▽
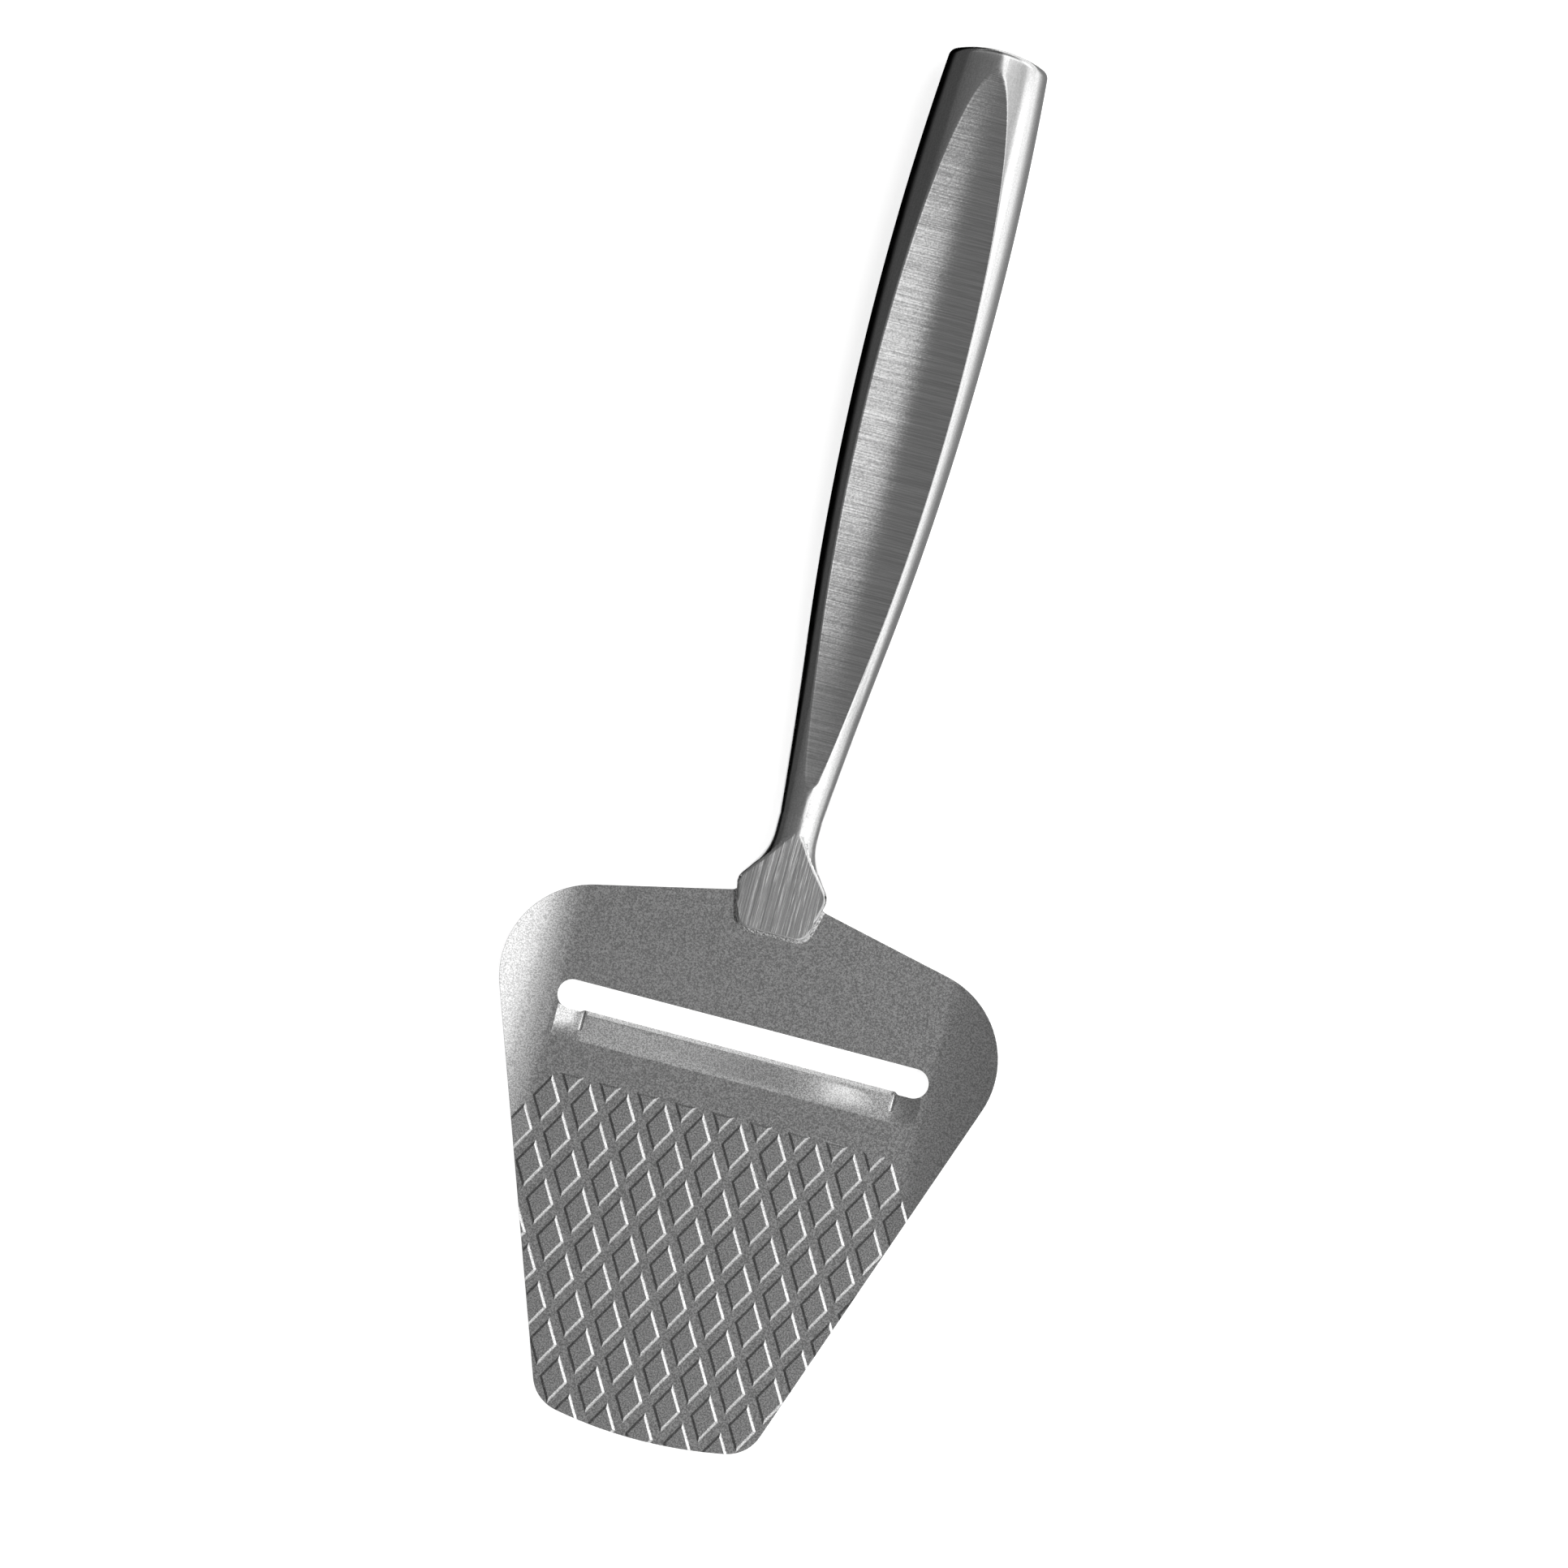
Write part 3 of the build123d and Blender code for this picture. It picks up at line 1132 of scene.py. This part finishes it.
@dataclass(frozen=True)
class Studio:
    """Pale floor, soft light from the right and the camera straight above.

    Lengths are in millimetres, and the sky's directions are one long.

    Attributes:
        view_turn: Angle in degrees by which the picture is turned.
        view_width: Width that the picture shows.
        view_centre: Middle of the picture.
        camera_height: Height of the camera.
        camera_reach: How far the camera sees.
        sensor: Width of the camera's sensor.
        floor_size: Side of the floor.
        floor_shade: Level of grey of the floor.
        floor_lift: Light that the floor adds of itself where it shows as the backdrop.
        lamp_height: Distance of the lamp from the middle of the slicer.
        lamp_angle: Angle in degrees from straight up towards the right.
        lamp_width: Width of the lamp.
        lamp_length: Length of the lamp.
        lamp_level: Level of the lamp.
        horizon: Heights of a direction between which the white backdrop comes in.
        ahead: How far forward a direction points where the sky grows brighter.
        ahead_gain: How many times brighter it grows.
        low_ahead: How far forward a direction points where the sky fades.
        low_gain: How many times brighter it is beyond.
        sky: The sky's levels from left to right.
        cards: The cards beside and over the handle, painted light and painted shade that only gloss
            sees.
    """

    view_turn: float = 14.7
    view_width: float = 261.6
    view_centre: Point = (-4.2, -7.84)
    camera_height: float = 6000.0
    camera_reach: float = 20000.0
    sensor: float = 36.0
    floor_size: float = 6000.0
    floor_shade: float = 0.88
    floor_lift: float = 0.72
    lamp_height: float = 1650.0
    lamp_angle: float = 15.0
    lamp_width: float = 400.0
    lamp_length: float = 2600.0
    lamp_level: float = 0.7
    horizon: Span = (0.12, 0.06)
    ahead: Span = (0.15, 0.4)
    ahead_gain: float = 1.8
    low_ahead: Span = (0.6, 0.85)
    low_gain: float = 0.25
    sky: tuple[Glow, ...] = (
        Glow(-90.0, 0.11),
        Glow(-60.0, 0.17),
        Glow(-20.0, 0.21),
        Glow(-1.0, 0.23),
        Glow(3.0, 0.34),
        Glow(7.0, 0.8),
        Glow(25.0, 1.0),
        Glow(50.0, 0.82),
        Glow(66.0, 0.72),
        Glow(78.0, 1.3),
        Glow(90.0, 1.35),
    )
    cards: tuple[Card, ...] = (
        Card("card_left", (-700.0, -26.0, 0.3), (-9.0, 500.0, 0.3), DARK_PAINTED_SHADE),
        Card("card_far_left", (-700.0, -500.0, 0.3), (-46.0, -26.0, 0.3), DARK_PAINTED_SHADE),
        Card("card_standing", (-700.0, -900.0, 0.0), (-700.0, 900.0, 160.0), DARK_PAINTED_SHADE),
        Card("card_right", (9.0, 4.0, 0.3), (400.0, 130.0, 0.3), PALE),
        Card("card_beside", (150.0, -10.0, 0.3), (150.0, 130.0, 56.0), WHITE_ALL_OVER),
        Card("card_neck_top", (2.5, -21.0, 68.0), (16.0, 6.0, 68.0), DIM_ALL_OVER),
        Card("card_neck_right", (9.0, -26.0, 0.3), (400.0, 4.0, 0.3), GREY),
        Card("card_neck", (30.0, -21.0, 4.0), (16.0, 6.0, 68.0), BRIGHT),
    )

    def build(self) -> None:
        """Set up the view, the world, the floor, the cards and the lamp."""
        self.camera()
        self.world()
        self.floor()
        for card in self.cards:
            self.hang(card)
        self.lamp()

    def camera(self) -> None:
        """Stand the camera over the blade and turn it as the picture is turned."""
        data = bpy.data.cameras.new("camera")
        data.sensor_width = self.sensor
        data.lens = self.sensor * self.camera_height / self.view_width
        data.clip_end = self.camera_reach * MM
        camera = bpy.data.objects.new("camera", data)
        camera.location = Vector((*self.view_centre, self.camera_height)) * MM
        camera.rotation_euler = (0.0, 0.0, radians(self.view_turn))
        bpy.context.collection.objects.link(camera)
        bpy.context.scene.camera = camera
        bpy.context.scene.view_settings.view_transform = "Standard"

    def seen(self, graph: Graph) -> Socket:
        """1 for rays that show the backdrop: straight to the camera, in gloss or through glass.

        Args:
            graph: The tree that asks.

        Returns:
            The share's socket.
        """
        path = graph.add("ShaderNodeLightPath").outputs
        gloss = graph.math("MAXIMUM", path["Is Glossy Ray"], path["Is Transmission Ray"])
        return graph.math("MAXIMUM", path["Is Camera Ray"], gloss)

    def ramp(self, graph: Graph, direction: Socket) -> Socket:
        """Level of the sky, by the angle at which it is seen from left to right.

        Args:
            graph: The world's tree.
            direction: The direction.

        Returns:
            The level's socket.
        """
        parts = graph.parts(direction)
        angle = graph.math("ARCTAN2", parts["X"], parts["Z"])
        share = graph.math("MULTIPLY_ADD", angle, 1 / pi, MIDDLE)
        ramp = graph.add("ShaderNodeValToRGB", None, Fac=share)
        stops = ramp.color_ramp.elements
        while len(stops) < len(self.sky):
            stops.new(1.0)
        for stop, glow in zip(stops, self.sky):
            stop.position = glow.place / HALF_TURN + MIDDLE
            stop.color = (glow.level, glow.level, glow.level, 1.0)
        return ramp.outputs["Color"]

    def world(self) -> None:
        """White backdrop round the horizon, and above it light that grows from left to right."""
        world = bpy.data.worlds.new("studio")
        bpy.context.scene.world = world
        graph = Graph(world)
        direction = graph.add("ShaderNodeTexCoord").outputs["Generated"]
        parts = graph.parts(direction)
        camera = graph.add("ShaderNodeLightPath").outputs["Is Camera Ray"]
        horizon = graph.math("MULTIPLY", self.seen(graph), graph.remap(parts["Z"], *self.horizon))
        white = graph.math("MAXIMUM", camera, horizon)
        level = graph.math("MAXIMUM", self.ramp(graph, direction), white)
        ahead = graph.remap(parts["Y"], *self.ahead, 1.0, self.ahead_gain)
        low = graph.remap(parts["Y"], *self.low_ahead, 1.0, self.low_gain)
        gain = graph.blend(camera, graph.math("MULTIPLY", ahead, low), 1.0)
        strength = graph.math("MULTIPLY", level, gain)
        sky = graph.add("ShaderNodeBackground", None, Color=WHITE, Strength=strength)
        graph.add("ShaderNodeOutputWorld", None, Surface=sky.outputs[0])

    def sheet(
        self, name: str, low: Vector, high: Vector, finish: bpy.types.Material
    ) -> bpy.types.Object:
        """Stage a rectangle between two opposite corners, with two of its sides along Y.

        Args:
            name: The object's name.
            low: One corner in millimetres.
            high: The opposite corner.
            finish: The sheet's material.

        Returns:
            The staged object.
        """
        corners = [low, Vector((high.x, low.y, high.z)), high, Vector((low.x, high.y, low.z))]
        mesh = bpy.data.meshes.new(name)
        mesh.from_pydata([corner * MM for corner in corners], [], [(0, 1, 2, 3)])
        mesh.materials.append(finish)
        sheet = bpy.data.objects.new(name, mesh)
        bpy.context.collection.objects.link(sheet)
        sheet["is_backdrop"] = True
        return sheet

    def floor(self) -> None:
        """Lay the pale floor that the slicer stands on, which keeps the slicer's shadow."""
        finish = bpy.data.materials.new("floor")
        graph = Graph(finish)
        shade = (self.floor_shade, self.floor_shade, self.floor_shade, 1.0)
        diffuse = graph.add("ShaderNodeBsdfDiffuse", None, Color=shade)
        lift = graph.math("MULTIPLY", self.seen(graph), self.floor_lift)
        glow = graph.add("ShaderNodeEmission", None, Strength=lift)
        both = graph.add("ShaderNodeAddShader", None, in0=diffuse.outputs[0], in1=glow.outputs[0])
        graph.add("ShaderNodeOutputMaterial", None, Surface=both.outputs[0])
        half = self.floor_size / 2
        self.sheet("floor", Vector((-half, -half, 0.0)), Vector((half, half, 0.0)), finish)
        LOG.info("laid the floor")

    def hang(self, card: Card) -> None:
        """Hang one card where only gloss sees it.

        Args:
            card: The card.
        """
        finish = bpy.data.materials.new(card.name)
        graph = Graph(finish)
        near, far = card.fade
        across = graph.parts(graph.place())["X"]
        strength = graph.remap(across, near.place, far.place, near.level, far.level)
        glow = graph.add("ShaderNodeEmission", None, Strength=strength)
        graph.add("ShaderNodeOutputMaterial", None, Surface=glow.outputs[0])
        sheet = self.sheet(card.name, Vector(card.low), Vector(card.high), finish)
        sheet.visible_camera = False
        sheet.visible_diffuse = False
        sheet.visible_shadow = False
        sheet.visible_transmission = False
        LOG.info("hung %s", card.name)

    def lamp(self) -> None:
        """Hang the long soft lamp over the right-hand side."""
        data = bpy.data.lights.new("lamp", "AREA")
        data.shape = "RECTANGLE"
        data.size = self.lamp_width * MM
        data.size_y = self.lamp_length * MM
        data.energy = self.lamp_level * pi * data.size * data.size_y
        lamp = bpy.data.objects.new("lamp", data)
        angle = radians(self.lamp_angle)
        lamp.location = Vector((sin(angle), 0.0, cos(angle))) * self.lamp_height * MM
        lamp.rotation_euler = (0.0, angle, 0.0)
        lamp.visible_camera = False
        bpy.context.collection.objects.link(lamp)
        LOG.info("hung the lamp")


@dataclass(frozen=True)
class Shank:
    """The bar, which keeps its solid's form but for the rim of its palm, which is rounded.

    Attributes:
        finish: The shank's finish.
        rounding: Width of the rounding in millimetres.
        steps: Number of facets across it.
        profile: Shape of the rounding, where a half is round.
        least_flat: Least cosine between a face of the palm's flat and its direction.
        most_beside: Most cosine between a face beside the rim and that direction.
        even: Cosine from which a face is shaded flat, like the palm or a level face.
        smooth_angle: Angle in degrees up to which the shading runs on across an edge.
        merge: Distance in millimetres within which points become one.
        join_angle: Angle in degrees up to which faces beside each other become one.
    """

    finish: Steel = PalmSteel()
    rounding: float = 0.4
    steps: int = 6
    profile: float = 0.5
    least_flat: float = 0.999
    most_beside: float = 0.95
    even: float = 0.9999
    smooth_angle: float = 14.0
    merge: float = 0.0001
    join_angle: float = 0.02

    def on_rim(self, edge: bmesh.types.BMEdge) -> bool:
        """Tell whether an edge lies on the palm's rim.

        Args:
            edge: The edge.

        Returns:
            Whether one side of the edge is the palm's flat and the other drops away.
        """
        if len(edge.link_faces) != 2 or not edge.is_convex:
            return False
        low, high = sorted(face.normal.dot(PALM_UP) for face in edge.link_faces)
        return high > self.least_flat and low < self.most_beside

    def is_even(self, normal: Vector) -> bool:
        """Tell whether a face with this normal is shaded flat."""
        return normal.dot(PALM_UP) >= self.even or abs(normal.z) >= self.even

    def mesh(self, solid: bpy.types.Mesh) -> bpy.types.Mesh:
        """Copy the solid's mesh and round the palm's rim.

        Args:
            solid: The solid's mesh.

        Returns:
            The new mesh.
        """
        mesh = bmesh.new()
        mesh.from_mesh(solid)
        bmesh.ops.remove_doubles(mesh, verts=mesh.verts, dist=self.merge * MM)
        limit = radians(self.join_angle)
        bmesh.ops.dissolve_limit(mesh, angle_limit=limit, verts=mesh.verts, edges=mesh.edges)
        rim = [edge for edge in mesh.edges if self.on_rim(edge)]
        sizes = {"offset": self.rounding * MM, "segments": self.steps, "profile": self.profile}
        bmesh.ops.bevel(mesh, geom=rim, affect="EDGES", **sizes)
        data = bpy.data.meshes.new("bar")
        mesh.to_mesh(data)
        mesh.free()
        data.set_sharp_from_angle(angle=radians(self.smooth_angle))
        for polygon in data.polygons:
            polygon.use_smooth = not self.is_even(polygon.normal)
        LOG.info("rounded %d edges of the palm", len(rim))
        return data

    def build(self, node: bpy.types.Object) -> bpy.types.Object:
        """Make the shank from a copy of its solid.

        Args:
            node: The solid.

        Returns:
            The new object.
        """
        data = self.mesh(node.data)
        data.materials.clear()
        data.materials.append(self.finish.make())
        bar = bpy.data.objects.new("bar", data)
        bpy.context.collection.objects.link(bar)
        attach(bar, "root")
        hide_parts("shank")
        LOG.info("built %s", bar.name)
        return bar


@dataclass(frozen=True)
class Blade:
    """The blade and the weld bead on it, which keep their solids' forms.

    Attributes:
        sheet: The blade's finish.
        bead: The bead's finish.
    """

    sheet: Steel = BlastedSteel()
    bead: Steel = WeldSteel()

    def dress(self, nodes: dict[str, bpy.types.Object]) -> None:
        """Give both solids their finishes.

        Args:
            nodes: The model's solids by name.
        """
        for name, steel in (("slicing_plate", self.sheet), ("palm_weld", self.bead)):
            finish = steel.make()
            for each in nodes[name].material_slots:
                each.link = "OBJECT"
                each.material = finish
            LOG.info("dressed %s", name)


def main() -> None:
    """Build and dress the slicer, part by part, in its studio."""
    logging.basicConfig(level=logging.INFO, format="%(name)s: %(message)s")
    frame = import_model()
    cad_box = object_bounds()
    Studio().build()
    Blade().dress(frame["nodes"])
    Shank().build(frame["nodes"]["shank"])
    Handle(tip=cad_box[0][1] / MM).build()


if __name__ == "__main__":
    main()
△
## INSTRUCTIONS TO FOLLOW
State how many lines above include the word "scene", and nothing more.

## COMPLETE OUTPUT
4